Cast as an evil force and anti-Christ figure in the
Underworld of music, the tritone is still avoided in many
ways. With a history of embarrassment and ill repute, the
tritone remains little discussed in academic settings for
fear of offending the faithful. Textbooks simply refuse to
discuss the history of the tritone, much less suggest it as
a central tenet of music harmony. And never will you see
the pentagram or golden ratio explained as having any
functional role in music, these also being related to
Pythagorean harmonic science. Instead, music theory and
composition continue to be taught historically based on
religious tradition, amended as needed by an ever-growing
number of exceptions to the rules.
If we ever hope to solve the mystery of music harmony and
our perception of it, we must question these outdated
conventions against all criticism. We must stand in that
dreadful position at the center of the octave schisma,
where harmony seems most irreconcilable, and try to
understand the tritone. We simply must force ourselves to
explain what it means to mend a warped pentagram into a
closed circle using the Tritone Function.

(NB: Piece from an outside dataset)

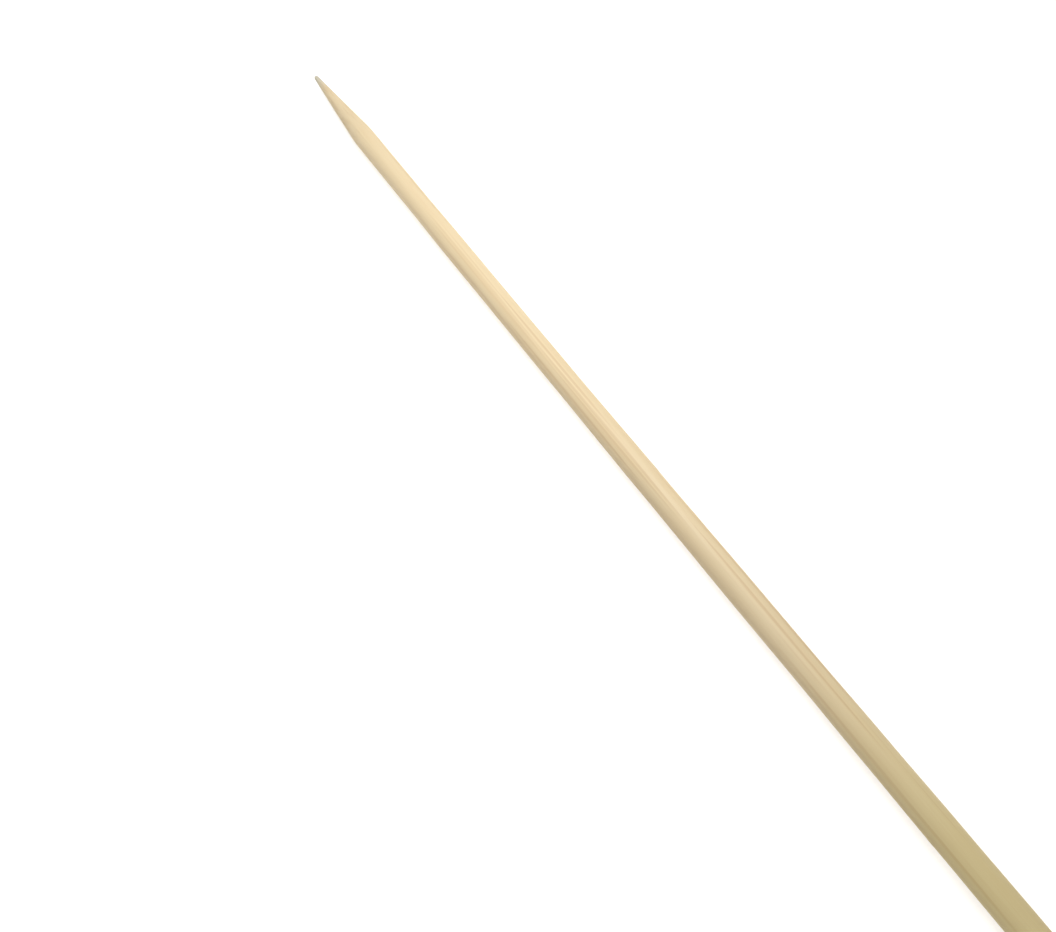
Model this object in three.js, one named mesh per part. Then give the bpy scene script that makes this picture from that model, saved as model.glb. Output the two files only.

And in spite of
the many skeptics and scientific debunkers who see the
golden ratio as having nothing to do with music, we must
objectively explore what physical role it could actually
play in sound and perception.
We need to ask what is it about the tritone that is
restless or has a spring-like tendency to move. Is it in
our head or out there in the air somewhere? Who made these
rules and, more importantly, why were they broken? Was it a
good thing or a bad thing that the tritone was forbidden by
the Church? And how might the avoidance of the tritone have
impacted our present theories and educational doctrine
concerning music and the natural sciences?